Goal of the exercise:
Repeat exactly the lines from the start of the entries below through the line containing "scratched = n.ramp(from_axis, 0.6". Omit the rest.

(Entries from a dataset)
------------------------
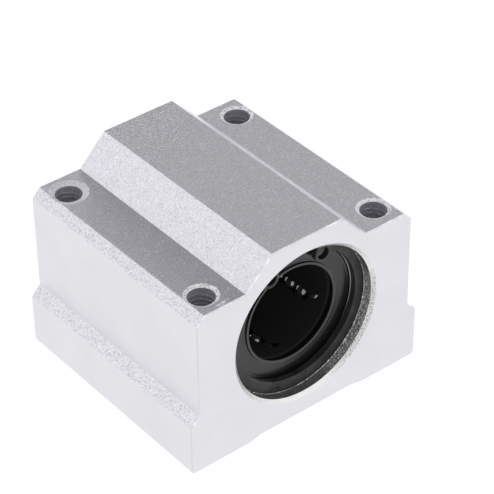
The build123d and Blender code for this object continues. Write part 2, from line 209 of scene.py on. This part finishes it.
# ---- materials; every number below is a grey, a share, a roughness or a grain size ----
def block_aluminium():
    """Bead-blasted aluminium on the tops and steps, smooth ends and sides, rough-cut mouths."""
    made, n = material("block_aluminium")
    place = n.place()
    x, y, z = n.split(place)
    _, face_y, face_z = n.split(n.add("ShaderNodeNewGeometry").outputs["Normal"])
    upward = n.ramp(face_z, 0.2, 0.5)
    endward = n.ramp(n.math("ABSOLUTE", face_y), 0.8, 0.95)
    radius = n.bore_radius(place)
    edge = BORE_RADIUS + BORE_CHAMFER
    in_mouth = n.ramp(radius, edge + 0.12 * MM, edge + 0.04 * MM)
    in_mouth = n.math("MULTIPLY", in_mouth, n.math("SUBTRACT", 1.0, endward))
    in_chamfer = n.ramp(n.math("ABSOLUTE", y), CHAMFER_START - 0.05 * MM, CHAMFER_START + 0.05 * MM)
    in_chamfer = n.math("MULTIPLY", in_mouth, in_chamfer)

    # the mouth is cut rougher towards one side of its foot
    rough_side = n.add("ShaderNodeVectorMath", {0: place, 1: ROUGH_SIDE}, operation="DOT_PRODUCT")
    from_axis = n.math("SUBTRACT", rough_side.outputs["Value"], ROUGH_SIDE[2] * BORE_HEIGHT)
    scratched = n.ramp(from_axis, 0.6 * BORE_RADIUS, 1.0 * BORE_RADIUS)

    hole_x = n.math("SUBTRACT", n.math("ABSOLUTE", x), HOLE_X)
    hole_y = n.math("SUBTRACT", n.math("ABSOLUTE", y), HOLE_Y)
    squares = n.math("ADD", n.math("MULTIPLY", hole_x, hole_x), n.math("MULTIPLY", hole_y, hole_y))
    from_hole = n.math("SQRT", squares)
    near_hole = n.ramp(from_hole, SINK_REACH + 0.1 * MM, SINK_REACH)
    on_shelf = n.ramp(n.math("ABSOLUTE", x), SHELF_EDGE + 0.05 * MM, SHELF_EDGE)
    near_hole = n.math("MULTIPLY", near_hole, on_shelf)
    tilted = n.math("MULTIPLY", upward, n.ramp(face_z, 0.99, 0.9))
    in_sink = n.math("MULTIPLY", near_hole, tilted)
    below_sink = n.ramp(z, SHELF_HEIGHT - SINK_DEPTH, SHELF_HEIGHT - SINK_DEPTH - 0.1 * MM)
    on_wall = n.ramp(from_hole, HOLE_RADIUS + 0.15 * MM, HOLE_RADIUS + 0.1 * MM)
    in_hole = n.math("MULTIPLY", on_wall, below_sink)

    grain = n.noise(place, 0.30 * MM, detail=3.0, roughness=0.6)
    coarse = n.noise(place, 0.55 * MM, detail=3.0, roughness=0.65)
    fine = n.noise(place, 0.22 * MM, detail=3.0)
    cloud = n.noise(place, 9 * MM, detail=2.0)
    speck = n.grains(place, 0.24 * MM)
    sloped = n.math("MULTIPLY", upward, n.ramp(face_z, 0.95, 0.8))

    smooth_tone = n.mix(n.ramp(cloud, 0.3, 0.7), grey(0.73, ALUMINIUM), grey(0.755, ALUMINIUM))
    blasted_tone = n.mix(n.ramp(grain, 0.3, 0.7), grey(0.68, BLASTED), grey(0.84, BLASTED))
    slope_tone = n.mix(n.ramp(grain, 0.3, 0.7), grey(0.70, BLASTED), grey(0.90, BLASTED))
    blasted_tone = n.mix(sloped, blasted_tone, slope_tone)
    dark_speck = n.math("MULTIPLY", n.ramp(speck, 0.14, 0.02), sloped)
    blasted_tone = n.mix(n.math("MULTIPLY", dark_speck, 0.4), blasted_tone, grey(0.4, BLASTED))
    light_speck = n.ramp(speck, 0.93, 1.0)
    blasted_tone = n.mix(n.math("MULTIPLY", light_speck, 0.8), blasted_tone, grey(1.0))
    corner = n.ramp(n.math("ABSOLUTE", x), CORNER_START, CORNER_START + 0.2 * MM)
    corner = n.math("MULTIPLY", sloped, corner)
    mottle = n.math("MULTIPLY", corner, n.ramp(coarse, 0.5, 0.36))
    blasted_tone = n.mix(n.math("MULTIPLY", mottle, 0.5), blasted_tone, grey(0.45, BLASTED))
    sparkle = n.ramp(n.grains(place, 0.3 * MM), 0.955, 0.975)
    sparkle = n.math("MULTIPLY", sparkle, n.math("SUBTRACT", 1.0, sloped))
    blasted_tone = n.mix(n.math("MULTIPLY", sparkle, 0.8), blasted_tone, grey(1.0))
    color = n.mix(upward, smooth_tone, blasted_tone)
    broken = n.ramp(n.math("ABSOLUTE", face_y), 0.3, 0.5)
    broken = n.math("MULTIPLY", broken, n.math("SUBTRACT", 1.0, endward))
    wear = n.ramp(n.noise(place, 1.6 * MM, detail=4.0, roughness=0.7), 0.42, 0.68)
    worn_tone = n.mix(wear, grey(0.74, ALUMINIUM), grey(0.97, ALUMINIUM))
    edge_tone = n.mix(upward, grey(0.69, ALUMINIUM), worn_tone)
    color = n.mix(broken, color, edge_tone)
    wall_tone = n.mix(n.ramp(fine, 0.3, 0.7), grey(0.28), grey(0.42))
    wall_tone = n.mix(scratched, wall_tone, n.mix(n.ramp(grain, 0.48, 0.6), grey(0.28), grey(0.95)))
    color = n.mix(in_mouth, color, wall_tone)
    torn = n.blend(scratched, 0.3, 1.0)
    rough_cut = n.mix(n.math("MULTIPLY", torn, n.ramp(fine, 0.56, 0.44)), grey(0.92), grey(0.55))
    color = n.mix(in_chamfer, color, rough_cut)
    sink_tone = n.mix(n.ramp(coarse, 0.38, 0.5), grey(0.68, BLASTED), grey(1.0, BLASTED))
    color = n.mix(in_sink, color, sink_tone)
    color = n.mix(in_hole, color, n.mix(fine, grey(0.64, BLASTED), grey(0.82, BLASTED)))

    smooth_rough = n.ramp(fine, 0.3, 0.7, 0.34, 0.42)
    roughness = n.blend(upward, smooth_rough, n.ramp(grain, 0.3, 0.7, 0.28, 0.40))
    roughness = n.blend(in_mouth, roughness, n.ramp(fine, 0.3, 0.7, 0.3, 0.5))
    roughness = n.blend(in_hole, roughness, 0.5)
    roughness = n.blend(in_sink, roughness, 0.6)

    pits = n.blend(upward, n.math("MULTIPLY", fine, 0.04), fine)
    pits = n.blend(in_sink, pits, n.math("MULTIPLY", grain, 2.4))
    pits = n.blend(in_mouth, pits, n.math("MULTIPLY", grain, n.ramp(scratched, 0.0, 1.0, 1.0, 6.0)))
    pits = n.blend(in_chamfer, pits, n.math("MULTIPLY", grain, n.ramp(scratched, 0.0, 1.0, 0.6, 2.5)))
    normal = n.bump(pits, 0.13 * MM)

    # one chipped spot on the front edge of the left shelf
    along = n.math("DIVIDE", n.math("SUBTRACT", x, CHIP_PLACE[0]), CHIP_SIZE[0])
    across = n.math("DIVIDE", n.math("SUBTRACT", y, CHIP_PLACE[1]), CHIP_SIZE[1])
    squares = n.math("ADD", n.math("MULTIPLY", along, along), n.math("MULTIPLY", across, across))
    squares = n.math("ADD", squares, n.ramp(coarse, 0.3, 0.7, 0.0, 1.2))
    chip = n.math("MULTIPLY", n.ramp(squares, 1.3, 0.7), upward)
    color = n.mix(chip, color, grey(0.97, BLASTED))
    dent = n.math("MULTIPLY", chip, n.ramp(grain, 0.3, 0.7, 0.5, 1.0))
    normal = n.bump(dent, -CHIP_DEPTH, below=normal)
    n.finish(color=color, metallic=1.0, roughness=roughness, normal=normal)
    return made


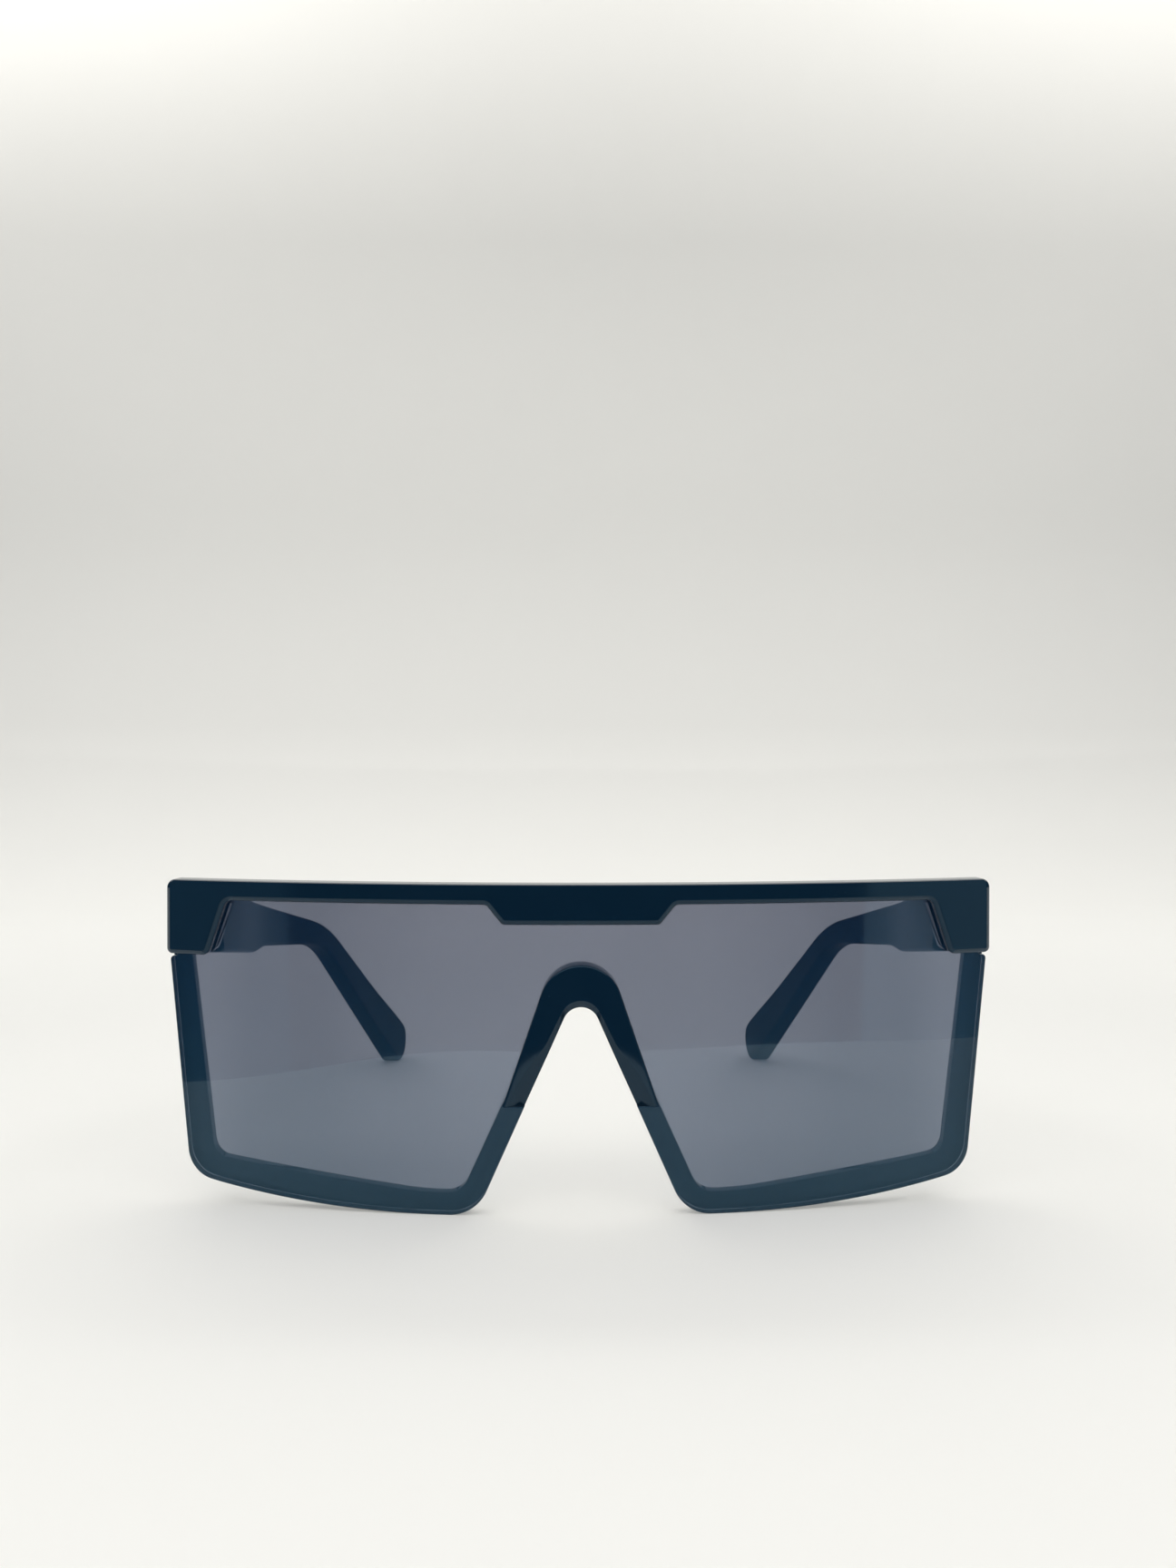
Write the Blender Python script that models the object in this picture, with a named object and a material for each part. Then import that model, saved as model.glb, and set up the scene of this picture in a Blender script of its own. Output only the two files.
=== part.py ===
"""Flat top shield sunglasses with a moulded front, one wide lens and two folding temples.

Sizes are in metres and +Z is up. The pieces are modelled in the front's own frame: x runs
across the face, y runs back from the lens towards the ears and z runs up from the lowest point
of the rims. At the end the whole pair is leaned forward until the rims and both temple tips
touch one level surface, and its footprint is centred on the origin.
"""
import math

import bmesh
import bpy
import numpy as np
from mathutils import Matrix, Vector

PART_NAME = "flat_top_sunglasses"

# Shared fits and mesh fineness
FIT_GAP = 0.0003
CUT_OVERRUN = 0.0010
WELD_DISTANCE = 0.000002
SLICE_WIDTH = 0.0052
BARREL_SIDES = 24
EDGE_STEPS = 2

# Face curve of the front, seen from above
FACE_RADIUS = 0.2400

# Depths of the front, measured back from the lens front
LENS_THICKNESS = 0.0020
LENS_EDGE_ROUND = 0.0002
BROW_PROUD = 0.0020
BROW_BACK = 0.0053
BROW_EDGE_ROUND = 0.0007
RIM_THICKNESS = 0.0020
RIM_EDGE_ROUND = 0.0004
RIM_FRONT_CHAMFER = 0.0001

# Brow bar with its centre tab and end blocks, seen from the front
BROW_HALF_WIDTH = 0.0724
BROW_TOP = 0.0560
BROW_TOP_CORNER_ROUND = 0.0016
BROW_HEIGHT = 0.00345
BLOCK_HEIGHT = 0.0130
BLOCK_OUTER_ROUND = 0.0010
BLOCK_FOOT_WIDTH = 0.0078
BLOCK_FOOT_ROUND = 0.0014
BLOCK_HEAD_WIDTH = 0.0112
BLOCK_HEAD_ROUND = 0.0016
TAB_HEIGHT = 0.0068
TAB_HEAD_X = 0.0159
TAB_FOOT_X = 0.0132
TAB_ROUND = 0.0012

# Hinge blocks behind the brow's ends
BLOCK_DEPTH = 0.0056
BLOCK_WALL = 0.0062
BLOCK_INNER_ROUND = 0.0015

# Outer edge of the rims, which the lens shares
RIM_SIDE_INSET = 0.0001
RIM_TAPER = 0.0039
RIM_CORNER_ROUND = 0.0055
CORNER_GAP = 0.0006
BOTTOM_RADIUS = 0.2260
LOBE_X = 0.0240
LOBE_CORNER_X = 0.0177
LOBE_ROUND = 0.0070
NOSE_ROUND = 0.0031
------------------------
Task output:
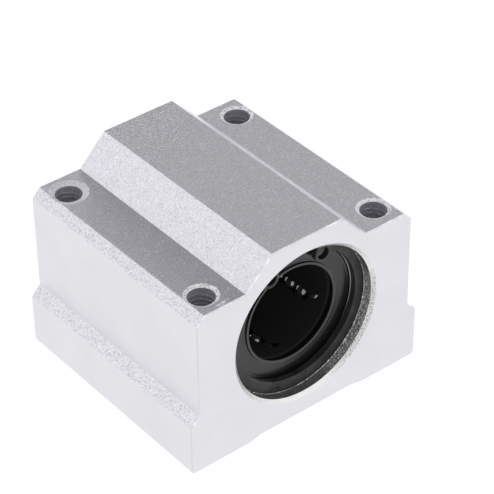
The build123d and Blender code for this object continues. Write part 2, from line 209 of scene.py on. This part finishes it.
# ---- materials; every number below is a grey, a share, a roughness or a grain size ----
def block_aluminium():
    """Bead-blasted aluminium on the tops and steps, smooth ends and sides, rough-cut mouths."""
    made, n = material("block_aluminium")
    place = n.place()
    x, y, z = n.split(place)
    _, face_y, face_z = n.split(n.add("ShaderNodeNewGeometry").outputs["Normal"])
    upward = n.ramp(face_z, 0.2, 0.5)
    endward = n.ramp(n.math("ABSOLUTE", face_y), 0.8, 0.95)
    radius = n.bore_radius(place)
    edge = BORE_RADIUS + BORE_CHAMFER
    in_mouth = n.ramp(radius, edge + 0.12 * MM, edge + 0.04 * MM)
    in_mouth = n.math("MULTIPLY", in_mouth, n.math("SUBTRACT", 1.0, endward))
    in_chamfer = n.ramp(n.math("ABSOLUTE", y), CHAMFER_START - 0.05 * MM, CHAMFER_START + 0.05 * MM)
    in_chamfer = n.math("MULTIPLY", in_mouth, in_chamfer)

    # the mouth is cut rougher towards one side of its foot
    rough_side = n.add("ShaderNodeVectorMath", {0: place, 1: ROUGH_SIDE}, operation="DOT_PRODUCT")
    from_axis = n.math("SUBTRACT", rough_side.outputs["Value"], ROUGH_SIDE[2] * BORE_HEIGHT)
    scratched = n.ramp(from_axis, 0.6 * BORE_RADIUS, 1.0 * BORE_RADIUS)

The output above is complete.